## START

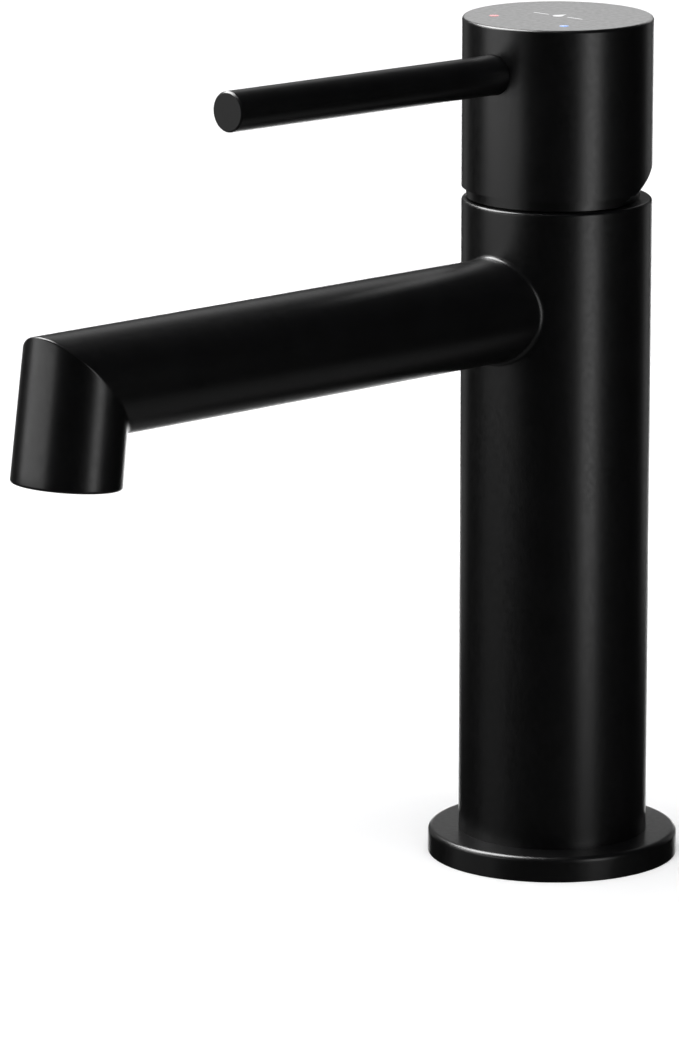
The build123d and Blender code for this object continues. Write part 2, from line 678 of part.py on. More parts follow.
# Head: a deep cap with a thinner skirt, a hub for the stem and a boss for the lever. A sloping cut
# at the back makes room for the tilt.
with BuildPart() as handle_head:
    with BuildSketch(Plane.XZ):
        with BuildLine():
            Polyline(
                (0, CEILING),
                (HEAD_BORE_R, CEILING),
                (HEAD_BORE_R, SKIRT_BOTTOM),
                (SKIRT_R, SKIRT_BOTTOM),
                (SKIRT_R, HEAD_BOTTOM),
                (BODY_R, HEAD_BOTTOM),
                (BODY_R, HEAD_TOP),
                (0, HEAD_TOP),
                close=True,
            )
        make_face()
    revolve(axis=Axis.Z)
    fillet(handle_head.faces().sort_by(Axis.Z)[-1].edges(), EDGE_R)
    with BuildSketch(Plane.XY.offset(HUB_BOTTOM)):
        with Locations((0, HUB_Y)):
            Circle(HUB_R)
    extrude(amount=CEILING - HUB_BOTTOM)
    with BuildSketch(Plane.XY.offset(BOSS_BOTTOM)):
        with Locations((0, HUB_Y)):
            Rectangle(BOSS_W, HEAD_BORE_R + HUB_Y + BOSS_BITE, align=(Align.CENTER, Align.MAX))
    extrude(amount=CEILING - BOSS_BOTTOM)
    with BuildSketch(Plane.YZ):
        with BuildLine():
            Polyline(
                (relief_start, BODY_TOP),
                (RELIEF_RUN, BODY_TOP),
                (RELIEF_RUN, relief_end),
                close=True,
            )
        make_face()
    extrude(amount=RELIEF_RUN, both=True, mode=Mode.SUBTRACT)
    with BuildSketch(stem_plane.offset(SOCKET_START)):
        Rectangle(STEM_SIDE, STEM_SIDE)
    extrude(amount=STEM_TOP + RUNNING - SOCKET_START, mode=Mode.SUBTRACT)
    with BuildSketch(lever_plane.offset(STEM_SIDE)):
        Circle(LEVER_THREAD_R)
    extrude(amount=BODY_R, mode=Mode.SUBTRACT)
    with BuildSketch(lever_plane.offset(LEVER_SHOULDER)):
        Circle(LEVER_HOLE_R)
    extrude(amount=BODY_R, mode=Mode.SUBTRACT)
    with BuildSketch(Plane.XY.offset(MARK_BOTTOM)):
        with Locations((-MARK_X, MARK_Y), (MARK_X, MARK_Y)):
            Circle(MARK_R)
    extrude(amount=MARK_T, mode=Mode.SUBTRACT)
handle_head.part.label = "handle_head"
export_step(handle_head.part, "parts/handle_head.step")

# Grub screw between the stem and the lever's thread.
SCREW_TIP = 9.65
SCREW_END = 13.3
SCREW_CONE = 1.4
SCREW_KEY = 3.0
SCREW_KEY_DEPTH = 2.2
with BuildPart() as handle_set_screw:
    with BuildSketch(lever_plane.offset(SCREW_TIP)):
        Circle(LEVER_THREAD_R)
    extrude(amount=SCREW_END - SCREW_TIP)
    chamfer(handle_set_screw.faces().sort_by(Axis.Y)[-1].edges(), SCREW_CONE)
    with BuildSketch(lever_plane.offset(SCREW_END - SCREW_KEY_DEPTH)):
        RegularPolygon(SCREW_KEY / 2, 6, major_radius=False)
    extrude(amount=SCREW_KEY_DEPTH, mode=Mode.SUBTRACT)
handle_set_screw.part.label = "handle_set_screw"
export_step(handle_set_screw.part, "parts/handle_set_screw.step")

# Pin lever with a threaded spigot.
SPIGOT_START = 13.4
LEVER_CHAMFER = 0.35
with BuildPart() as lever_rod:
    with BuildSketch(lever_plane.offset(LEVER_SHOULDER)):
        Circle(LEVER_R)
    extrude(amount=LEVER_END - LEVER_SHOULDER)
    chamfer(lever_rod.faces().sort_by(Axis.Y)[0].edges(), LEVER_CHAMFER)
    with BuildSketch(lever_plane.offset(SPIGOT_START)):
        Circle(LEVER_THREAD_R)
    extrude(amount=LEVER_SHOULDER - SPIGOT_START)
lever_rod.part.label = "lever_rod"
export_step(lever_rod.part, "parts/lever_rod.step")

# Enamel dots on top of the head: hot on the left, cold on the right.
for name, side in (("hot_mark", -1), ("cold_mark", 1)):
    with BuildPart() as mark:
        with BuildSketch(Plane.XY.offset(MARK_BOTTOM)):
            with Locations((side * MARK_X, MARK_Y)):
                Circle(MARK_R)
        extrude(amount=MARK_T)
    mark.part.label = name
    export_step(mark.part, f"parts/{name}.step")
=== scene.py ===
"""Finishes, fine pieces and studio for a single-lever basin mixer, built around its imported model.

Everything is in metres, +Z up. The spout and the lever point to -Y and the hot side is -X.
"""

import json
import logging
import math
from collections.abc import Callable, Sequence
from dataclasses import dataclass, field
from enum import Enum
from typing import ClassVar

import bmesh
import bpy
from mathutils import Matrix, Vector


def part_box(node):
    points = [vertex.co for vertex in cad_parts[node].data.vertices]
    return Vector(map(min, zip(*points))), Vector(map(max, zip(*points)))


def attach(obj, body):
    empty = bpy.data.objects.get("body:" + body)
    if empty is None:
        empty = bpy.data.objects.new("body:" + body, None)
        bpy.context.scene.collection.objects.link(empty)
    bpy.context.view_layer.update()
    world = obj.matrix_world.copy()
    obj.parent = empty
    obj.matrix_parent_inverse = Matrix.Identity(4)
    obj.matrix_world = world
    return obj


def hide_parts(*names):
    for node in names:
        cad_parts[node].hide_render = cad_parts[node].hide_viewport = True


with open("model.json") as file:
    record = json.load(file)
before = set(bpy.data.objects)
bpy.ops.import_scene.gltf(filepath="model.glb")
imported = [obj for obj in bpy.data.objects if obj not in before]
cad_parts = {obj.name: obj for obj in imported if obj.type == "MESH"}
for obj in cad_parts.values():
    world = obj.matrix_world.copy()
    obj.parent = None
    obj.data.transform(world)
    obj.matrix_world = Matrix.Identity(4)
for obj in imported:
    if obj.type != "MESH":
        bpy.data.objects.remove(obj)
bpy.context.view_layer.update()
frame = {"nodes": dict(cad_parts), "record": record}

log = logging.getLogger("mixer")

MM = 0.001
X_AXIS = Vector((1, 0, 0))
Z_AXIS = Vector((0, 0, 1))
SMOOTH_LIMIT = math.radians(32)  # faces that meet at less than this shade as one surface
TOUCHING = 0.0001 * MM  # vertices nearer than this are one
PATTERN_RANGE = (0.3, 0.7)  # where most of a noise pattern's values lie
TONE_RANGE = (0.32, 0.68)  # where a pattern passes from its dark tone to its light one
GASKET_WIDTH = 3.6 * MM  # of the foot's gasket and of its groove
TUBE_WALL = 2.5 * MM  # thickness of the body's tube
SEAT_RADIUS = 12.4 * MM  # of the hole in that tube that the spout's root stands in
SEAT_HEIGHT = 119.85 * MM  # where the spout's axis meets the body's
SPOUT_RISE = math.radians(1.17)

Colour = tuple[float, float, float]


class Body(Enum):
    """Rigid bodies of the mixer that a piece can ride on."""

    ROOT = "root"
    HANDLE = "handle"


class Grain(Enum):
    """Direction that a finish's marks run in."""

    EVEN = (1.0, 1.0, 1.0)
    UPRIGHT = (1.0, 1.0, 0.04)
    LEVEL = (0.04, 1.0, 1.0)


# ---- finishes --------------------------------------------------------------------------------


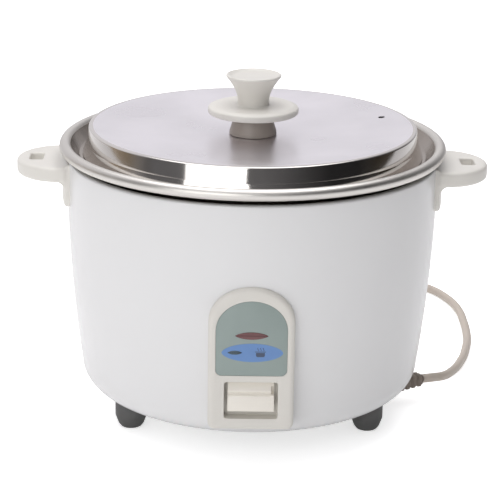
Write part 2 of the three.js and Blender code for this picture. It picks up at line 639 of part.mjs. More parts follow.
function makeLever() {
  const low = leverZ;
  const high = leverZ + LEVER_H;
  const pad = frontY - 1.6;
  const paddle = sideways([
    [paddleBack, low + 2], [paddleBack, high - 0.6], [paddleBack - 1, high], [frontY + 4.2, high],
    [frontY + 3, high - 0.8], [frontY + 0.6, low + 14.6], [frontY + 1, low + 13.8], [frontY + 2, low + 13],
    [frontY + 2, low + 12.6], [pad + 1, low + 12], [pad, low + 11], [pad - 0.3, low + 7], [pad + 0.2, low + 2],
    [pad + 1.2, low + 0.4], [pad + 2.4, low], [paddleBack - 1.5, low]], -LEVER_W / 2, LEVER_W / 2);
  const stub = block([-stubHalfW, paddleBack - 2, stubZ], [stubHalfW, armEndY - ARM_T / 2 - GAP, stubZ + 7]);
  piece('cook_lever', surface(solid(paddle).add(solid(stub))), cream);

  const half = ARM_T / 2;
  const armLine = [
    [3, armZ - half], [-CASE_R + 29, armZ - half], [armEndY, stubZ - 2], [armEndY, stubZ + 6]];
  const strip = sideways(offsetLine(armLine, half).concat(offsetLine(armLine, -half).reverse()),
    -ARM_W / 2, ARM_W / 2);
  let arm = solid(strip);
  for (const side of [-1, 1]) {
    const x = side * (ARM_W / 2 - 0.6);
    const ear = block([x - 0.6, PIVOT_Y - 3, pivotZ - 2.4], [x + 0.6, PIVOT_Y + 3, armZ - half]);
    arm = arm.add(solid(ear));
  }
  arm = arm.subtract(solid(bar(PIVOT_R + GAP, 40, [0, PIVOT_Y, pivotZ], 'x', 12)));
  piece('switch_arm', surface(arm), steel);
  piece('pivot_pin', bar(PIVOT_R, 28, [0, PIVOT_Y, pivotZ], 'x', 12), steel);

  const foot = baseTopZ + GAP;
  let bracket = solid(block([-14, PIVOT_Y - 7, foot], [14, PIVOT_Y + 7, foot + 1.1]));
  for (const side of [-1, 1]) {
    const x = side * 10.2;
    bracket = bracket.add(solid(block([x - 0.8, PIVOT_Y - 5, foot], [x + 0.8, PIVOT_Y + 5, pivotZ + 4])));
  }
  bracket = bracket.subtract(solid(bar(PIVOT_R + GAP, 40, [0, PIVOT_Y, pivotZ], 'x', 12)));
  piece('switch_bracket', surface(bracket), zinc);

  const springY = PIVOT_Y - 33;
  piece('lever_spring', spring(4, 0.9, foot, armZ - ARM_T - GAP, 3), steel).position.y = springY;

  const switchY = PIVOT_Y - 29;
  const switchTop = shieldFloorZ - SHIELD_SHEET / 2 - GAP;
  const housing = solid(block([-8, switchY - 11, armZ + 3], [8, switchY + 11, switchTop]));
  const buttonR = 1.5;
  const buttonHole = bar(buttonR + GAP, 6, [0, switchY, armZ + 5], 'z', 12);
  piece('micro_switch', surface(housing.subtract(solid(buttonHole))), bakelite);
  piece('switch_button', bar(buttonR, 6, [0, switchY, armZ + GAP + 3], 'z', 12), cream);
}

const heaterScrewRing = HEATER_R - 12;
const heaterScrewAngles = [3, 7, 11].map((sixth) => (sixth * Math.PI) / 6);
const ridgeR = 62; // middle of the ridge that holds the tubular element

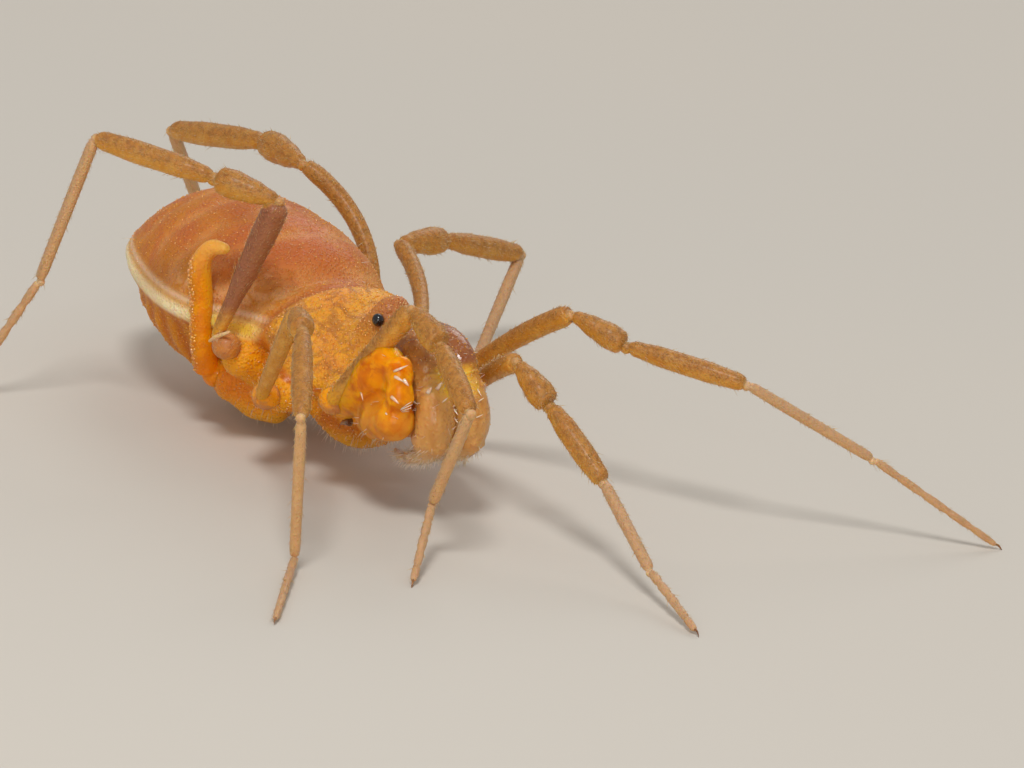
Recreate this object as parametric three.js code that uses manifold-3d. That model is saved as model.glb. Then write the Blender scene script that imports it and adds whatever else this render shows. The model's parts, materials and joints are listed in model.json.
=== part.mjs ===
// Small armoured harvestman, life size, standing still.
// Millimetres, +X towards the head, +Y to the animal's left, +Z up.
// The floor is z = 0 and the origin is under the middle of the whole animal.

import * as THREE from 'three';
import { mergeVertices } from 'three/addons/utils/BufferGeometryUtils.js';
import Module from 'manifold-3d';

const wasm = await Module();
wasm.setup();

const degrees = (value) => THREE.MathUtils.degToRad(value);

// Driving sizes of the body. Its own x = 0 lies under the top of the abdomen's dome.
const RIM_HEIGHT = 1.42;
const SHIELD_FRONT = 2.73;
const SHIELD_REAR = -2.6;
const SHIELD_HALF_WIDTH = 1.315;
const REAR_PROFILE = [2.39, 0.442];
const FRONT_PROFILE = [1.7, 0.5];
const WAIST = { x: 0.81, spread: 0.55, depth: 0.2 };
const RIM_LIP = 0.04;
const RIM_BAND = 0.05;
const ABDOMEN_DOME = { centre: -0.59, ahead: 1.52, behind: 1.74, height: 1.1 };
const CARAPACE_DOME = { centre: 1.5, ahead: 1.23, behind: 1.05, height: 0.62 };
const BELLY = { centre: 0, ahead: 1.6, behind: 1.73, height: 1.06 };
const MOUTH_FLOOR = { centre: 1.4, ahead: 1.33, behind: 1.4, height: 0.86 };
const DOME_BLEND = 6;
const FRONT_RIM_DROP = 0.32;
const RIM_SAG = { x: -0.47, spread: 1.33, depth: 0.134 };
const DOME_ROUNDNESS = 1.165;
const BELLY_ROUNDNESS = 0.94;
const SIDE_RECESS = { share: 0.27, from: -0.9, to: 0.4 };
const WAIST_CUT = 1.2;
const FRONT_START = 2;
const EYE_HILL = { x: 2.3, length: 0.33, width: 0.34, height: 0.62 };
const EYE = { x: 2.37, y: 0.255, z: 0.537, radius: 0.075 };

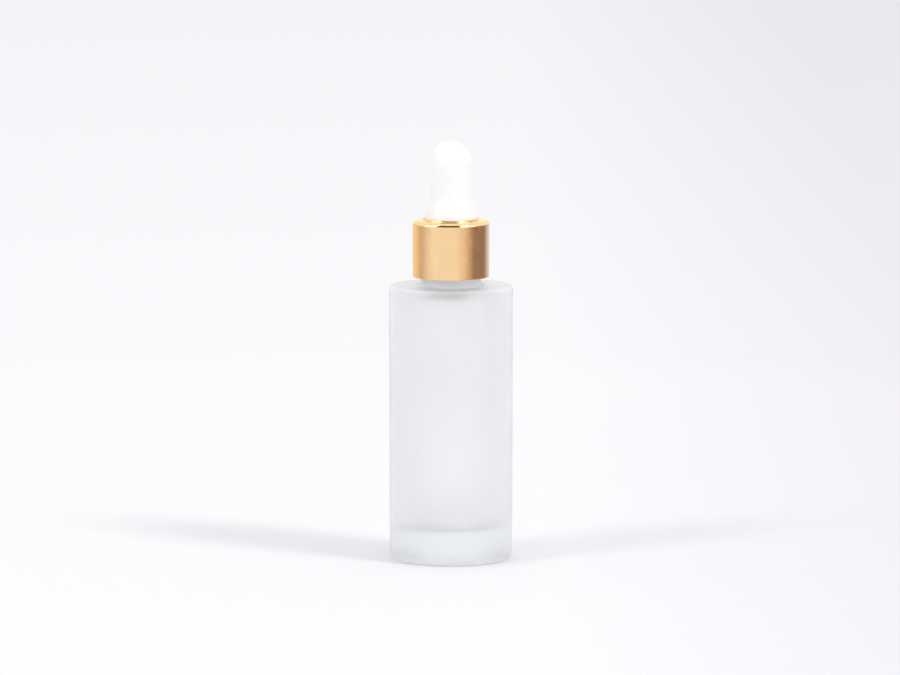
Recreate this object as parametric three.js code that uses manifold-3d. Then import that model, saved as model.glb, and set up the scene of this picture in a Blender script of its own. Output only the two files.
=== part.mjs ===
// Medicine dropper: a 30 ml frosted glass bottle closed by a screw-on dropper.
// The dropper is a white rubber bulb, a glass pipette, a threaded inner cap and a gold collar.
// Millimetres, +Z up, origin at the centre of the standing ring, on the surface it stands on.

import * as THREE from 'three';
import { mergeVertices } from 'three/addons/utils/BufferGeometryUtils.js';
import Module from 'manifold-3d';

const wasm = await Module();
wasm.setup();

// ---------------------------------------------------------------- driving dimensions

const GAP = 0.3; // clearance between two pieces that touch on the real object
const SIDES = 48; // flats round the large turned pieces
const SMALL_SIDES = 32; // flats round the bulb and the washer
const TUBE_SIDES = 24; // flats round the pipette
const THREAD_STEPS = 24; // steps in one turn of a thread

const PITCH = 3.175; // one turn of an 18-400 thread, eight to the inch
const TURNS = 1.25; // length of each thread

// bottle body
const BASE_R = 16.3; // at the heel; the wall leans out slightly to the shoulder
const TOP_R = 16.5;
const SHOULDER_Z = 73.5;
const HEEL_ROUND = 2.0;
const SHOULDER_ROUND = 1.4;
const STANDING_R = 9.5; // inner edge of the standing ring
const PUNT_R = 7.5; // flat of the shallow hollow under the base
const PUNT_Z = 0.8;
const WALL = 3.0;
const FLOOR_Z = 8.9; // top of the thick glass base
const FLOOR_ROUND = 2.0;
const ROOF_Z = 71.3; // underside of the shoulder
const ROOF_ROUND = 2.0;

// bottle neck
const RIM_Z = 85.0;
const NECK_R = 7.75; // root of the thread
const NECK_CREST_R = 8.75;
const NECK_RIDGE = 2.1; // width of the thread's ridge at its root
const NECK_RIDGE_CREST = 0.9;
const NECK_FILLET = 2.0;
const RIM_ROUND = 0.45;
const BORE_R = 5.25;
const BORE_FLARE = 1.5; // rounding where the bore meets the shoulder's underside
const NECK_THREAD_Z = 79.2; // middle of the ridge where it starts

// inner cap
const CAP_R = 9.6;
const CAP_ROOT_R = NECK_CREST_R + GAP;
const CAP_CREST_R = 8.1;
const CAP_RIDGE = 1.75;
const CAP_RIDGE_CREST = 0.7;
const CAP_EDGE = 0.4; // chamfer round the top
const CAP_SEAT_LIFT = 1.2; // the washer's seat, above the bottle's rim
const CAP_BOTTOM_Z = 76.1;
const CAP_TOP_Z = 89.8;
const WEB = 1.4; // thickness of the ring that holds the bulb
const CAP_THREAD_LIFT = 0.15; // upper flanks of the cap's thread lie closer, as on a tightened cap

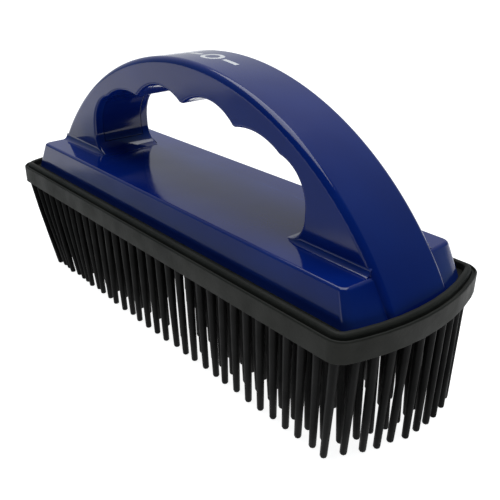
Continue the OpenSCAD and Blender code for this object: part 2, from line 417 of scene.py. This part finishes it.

## END

## TASK OBJECTIVE:
Give again only the lines from the one bearing "# Pin lever with a threaded spigot." through the one bearing "for node in", exactly as they stand.

## EXERCISE RESULT:
# Pin lever with a threaded spigot.
SPIGOT_START = 13.4
LEVER_CHAMFER = 0.35
with BuildPart() as lever_rod:
    with BuildSketch(lever_plane.offset(LEVER_SHOULDER)):
        Circle(LEVER_R)
    extrude(amount=LEVER_END - LEVER_SHOULDER)
    chamfer(lever_rod.faces().sort_by(Axis.Y)[0].edges(), LEVER_CHAMFER)
    with BuildSketch(lever_plane.offset(SPIGOT_START)):
        Circle(LEVER_THREAD_R)
    extrude(amount=LEVER_SHOULDER - SPIGOT_START)
lever_rod.part.label = "lever_rod"
export_step(lever_rod.part, "parts/lever_rod.step")

# Enamel dots on top of the head: hot on the left, cold on the right.
for name, side in (("hot_mark", -1), ("cold_mark", 1)):
    with BuildPart() as mark:
        with BuildSketch(Plane.XY.offset(MARK_BOTTOM)):
            with Locations((side * MARK_X, MARK_Y)):
                Circle(MARK_R)
        extrude(amount=MARK_T)
    mark.part.label = name
    export_step(mark.part, f"parts/{name}.step")
=== scene.py ===
"""Finishes, fine pieces and studio for a single-lever basin mixer, built around its imported model.

Everything is in metres, +Z up. The spout and the lever point to -Y and the hot side is -X.
"""

import json
import logging
import math
from collections.abc import Callable, Sequence
from dataclasses import dataclass, field
from enum import Enum
from typing import ClassVar

import bmesh
import bpy
from mathutils import Matrix, Vector


def part_box(node):
    points = [vertex.co for vertex in cad_parts[node].data.vertices]
    return Vector(map(min, zip(*points))), Vector(map(max, zip(*points)))


def attach(obj, body):
    empty = bpy.data.objects.get("body:" + body)
    if empty is None:
        empty = bpy.data.objects.new("body:" + body, None)
        bpy.context.scene.collection.objects.link(empty)
    bpy.context.view_layer.update()
    world = obj.matrix_world.copy()
    obj.parent = empty
    obj.matrix_parent_inverse = Matrix.Identity(4)
    obj.matrix_world = world
    return obj


def hide_parts(*names):
    for node in names:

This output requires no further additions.